# [WHAT IS ASKED]
Repeat exactly, please, the lines that begin at the start of the listing and end at the line holding "faces.append((n, following, rim".

* Begin INFORMATION PROVIDED *

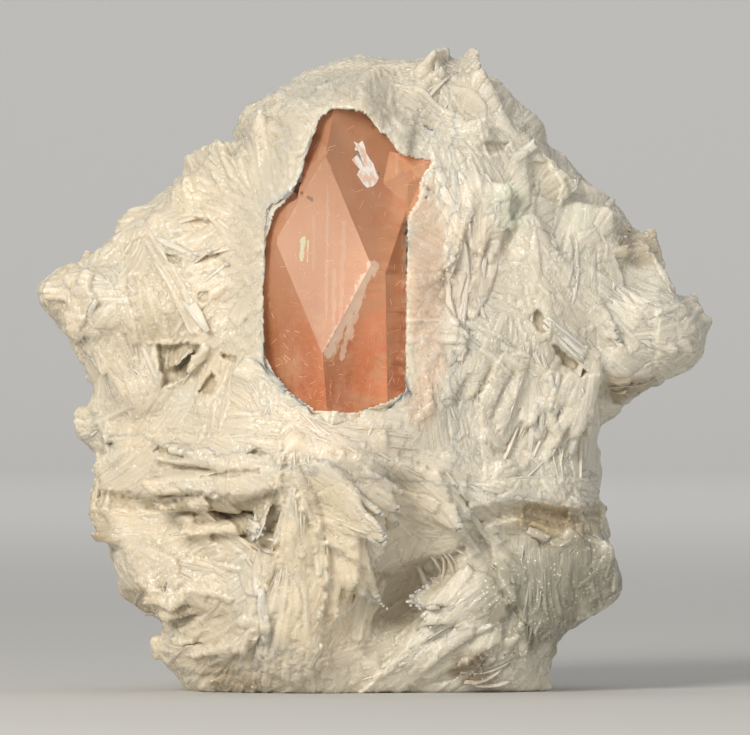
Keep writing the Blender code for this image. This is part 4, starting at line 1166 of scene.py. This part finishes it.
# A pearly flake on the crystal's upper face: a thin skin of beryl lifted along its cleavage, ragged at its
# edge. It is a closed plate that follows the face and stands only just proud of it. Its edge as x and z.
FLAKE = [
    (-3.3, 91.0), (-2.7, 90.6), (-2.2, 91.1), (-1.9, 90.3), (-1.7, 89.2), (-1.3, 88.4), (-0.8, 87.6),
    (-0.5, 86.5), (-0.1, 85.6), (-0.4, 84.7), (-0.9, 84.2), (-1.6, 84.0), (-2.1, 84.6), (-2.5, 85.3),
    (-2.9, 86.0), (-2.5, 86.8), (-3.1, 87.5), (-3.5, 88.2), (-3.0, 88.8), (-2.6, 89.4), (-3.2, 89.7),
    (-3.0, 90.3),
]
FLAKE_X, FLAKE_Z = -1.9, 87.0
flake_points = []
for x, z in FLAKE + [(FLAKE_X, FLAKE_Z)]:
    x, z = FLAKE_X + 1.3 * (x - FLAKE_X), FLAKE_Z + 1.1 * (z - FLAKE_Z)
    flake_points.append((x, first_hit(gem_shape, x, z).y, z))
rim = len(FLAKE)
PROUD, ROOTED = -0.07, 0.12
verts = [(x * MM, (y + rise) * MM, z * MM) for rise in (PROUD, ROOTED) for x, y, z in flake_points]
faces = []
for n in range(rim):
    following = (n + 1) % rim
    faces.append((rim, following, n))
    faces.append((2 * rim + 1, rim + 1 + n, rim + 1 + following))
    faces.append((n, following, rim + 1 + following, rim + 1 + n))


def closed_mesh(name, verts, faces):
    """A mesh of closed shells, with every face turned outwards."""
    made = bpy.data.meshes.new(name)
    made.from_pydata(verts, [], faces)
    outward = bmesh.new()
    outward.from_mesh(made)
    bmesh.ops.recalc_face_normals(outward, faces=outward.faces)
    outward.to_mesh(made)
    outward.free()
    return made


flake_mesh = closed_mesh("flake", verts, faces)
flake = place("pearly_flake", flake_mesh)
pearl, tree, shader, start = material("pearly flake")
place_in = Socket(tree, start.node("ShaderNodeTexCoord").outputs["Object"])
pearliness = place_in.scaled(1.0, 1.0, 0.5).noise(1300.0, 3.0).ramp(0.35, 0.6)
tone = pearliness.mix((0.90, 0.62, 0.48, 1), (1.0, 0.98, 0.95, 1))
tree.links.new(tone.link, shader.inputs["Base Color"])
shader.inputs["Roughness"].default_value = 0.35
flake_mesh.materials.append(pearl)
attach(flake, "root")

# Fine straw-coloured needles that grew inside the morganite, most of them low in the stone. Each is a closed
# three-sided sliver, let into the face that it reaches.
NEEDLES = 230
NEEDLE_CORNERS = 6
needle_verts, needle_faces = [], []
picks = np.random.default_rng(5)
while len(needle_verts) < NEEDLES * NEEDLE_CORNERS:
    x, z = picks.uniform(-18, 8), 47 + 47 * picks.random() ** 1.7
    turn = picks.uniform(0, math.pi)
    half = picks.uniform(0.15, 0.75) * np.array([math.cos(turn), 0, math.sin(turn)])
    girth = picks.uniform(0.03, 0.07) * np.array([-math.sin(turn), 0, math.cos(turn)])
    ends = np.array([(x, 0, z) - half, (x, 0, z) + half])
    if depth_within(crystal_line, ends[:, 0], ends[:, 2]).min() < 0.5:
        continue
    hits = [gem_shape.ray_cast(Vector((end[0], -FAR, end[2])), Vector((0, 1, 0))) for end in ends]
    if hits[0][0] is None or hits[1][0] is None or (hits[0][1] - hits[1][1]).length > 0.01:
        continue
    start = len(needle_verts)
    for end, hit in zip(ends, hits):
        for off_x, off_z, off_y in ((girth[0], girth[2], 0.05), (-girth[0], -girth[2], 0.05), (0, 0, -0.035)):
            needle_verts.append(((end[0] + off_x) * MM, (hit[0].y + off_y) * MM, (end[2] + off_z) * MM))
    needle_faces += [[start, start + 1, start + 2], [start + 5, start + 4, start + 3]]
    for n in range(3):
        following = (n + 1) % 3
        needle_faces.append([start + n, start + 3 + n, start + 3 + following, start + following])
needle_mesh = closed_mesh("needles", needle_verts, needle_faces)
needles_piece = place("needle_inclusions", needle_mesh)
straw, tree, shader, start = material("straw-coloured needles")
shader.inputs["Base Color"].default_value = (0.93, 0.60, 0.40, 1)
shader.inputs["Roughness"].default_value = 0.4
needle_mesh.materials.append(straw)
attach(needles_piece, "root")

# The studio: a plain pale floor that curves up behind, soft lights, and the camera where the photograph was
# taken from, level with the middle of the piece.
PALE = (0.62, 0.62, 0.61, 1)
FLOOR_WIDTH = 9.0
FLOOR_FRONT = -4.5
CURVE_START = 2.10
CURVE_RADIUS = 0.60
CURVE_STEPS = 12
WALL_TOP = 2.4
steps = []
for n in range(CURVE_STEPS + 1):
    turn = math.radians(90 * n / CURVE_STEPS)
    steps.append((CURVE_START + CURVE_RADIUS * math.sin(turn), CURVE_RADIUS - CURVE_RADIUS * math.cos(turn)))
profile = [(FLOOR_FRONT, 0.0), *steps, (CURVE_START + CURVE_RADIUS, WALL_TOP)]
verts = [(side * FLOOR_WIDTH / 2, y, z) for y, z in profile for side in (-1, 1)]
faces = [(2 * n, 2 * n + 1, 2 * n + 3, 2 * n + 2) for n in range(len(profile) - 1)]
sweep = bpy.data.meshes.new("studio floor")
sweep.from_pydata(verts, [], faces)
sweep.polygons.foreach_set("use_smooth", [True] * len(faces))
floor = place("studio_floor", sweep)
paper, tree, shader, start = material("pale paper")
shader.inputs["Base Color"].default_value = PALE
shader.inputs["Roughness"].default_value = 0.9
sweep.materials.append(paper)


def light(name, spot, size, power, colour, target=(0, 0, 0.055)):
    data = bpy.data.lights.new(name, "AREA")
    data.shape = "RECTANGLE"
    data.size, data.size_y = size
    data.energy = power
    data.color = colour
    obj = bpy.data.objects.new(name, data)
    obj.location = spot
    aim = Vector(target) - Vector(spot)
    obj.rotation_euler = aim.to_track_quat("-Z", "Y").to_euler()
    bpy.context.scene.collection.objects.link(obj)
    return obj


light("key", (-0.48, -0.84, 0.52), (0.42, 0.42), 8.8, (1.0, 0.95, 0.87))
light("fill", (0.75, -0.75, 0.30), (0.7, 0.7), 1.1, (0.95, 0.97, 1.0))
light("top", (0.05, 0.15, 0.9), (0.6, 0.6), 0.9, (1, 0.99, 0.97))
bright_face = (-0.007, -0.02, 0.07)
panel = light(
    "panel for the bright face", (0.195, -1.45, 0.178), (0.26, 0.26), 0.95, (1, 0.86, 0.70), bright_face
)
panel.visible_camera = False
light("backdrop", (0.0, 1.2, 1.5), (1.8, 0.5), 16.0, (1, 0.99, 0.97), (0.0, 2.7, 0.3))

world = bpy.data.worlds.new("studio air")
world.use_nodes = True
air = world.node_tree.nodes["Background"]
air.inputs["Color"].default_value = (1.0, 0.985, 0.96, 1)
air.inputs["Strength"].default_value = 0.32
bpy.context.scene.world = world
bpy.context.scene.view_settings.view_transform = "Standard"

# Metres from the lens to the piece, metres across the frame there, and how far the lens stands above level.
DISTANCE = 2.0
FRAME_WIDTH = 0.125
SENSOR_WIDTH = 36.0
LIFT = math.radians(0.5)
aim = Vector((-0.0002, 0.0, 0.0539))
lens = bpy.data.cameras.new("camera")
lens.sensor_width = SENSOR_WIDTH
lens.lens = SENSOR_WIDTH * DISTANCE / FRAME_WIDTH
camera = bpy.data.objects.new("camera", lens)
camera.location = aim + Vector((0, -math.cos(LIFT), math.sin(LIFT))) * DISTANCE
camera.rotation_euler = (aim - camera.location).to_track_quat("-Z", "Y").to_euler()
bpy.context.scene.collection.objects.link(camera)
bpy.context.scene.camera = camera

* End INFORMATION PROVIDED *

# [RESULT OF THIS EXERCISE]
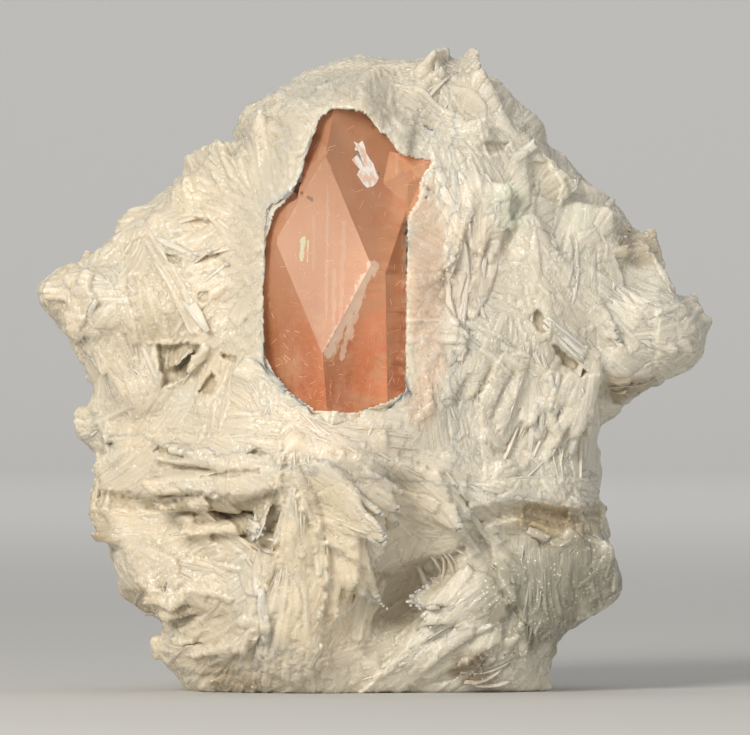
Keep writing the Blender code for this image. This is part 4, starting at line 1166 of scene.py. This part finishes it.
# A pearly flake on the crystal's upper face: a thin skin of beryl lifted along its cleavage, ragged at its
# edge. It is a closed plate that follows the face and stands only just proud of it. Its edge as x and z.
FLAKE = [
    (-3.3, 91.0), (-2.7, 90.6), (-2.2, 91.1), (-1.9, 90.3), (-1.7, 89.2), (-1.3, 88.4), (-0.8, 87.6),
    (-0.5, 86.5), (-0.1, 85.6), (-0.4, 84.7), (-0.9, 84.2), (-1.6, 84.0), (-2.1, 84.6), (-2.5, 85.3),
    (-2.9, 86.0), (-2.5, 86.8), (-3.1, 87.5), (-3.5, 88.2), (-3.0, 88.8), (-2.6, 89.4), (-3.2, 89.7),
    (-3.0, 90.3),
]
FLAKE_X, FLAKE_Z = -1.9, 87.0
flake_points = []
for x, z in FLAKE + [(FLAKE_X, FLAKE_Z)]:
    x, z = FLAKE_X + 1.3 * (x - FLAKE_X), FLAKE_Z + 1.1 * (z - FLAKE_Z)
    flake_points.append((x, first_hit(gem_shape, x, z).y, z))
rim = len(FLAKE)
PROUD, ROOTED = -0.07, 0.12
verts = [(x * MM, (y + rise) * MM, z * MM) for rise in (PROUD, ROOTED) for x, y, z in flake_points]
faces = []
for n in range(rim):
    following = (n + 1) % rim
    faces.append((rim, following, n))
    faces.append((2 * rim + 1, rim + 1 + n, rim + 1 + following))
    faces.append((n, following, rim + 1 + following, rim + 1 + n))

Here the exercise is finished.